Synopsis of Rule of Law.
Acts, whether direct or indirect, that burden or obstruct interstate commerce are within the reach of Congress’ power under the Commerce Clause.
The Act sets forth a comprehensive scheme for regulating management/labor relations. Among the Act’s provisions are the rights of laborers to organize and collective bargain. Defendant fired an employee for attempting to organize a union. Thereupon, the Plaintiff brought charges against Defendant for violating the Act.
Did the labor/management relations scheme of the Act go beyond Congress’ power to legislate under the Commerce Clause?

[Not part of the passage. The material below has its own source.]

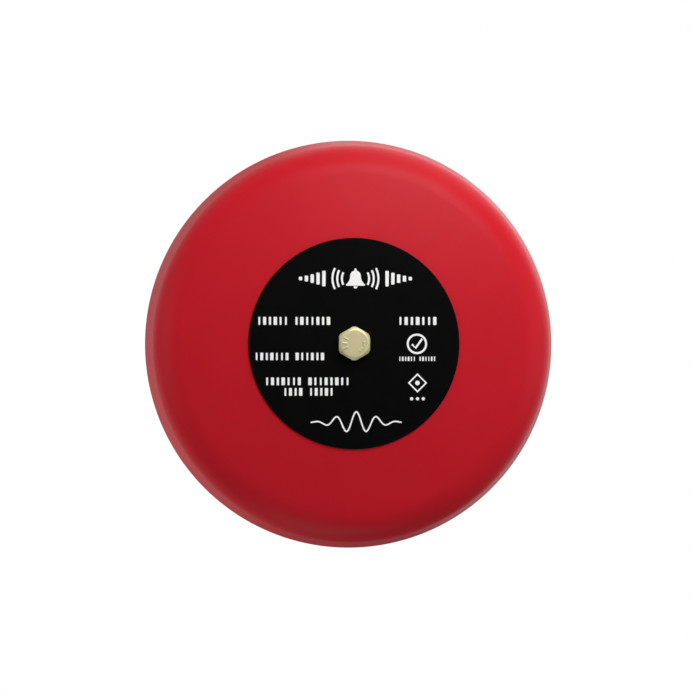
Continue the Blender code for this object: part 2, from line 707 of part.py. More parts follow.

No. The lower court is reversed.
Acts having an effect on interstate commerce cannot be immune from federal regulation just because they derive from labor disputes. It is the effect on interstate commerce, not the source of the effect that determines Congress’ power to legislate. Whether or not a particular act affects commerce in a way sufficient to come under federal control must be determined on a case-by-case basis.
Moreover, the statute is relatively unobtrusive. It does nothing more than safeguard a fundamental right. Employees have a clear right to organize and select their representatives for lawful purposes.
The court abandons the direct and indirect approach used in earlier cases.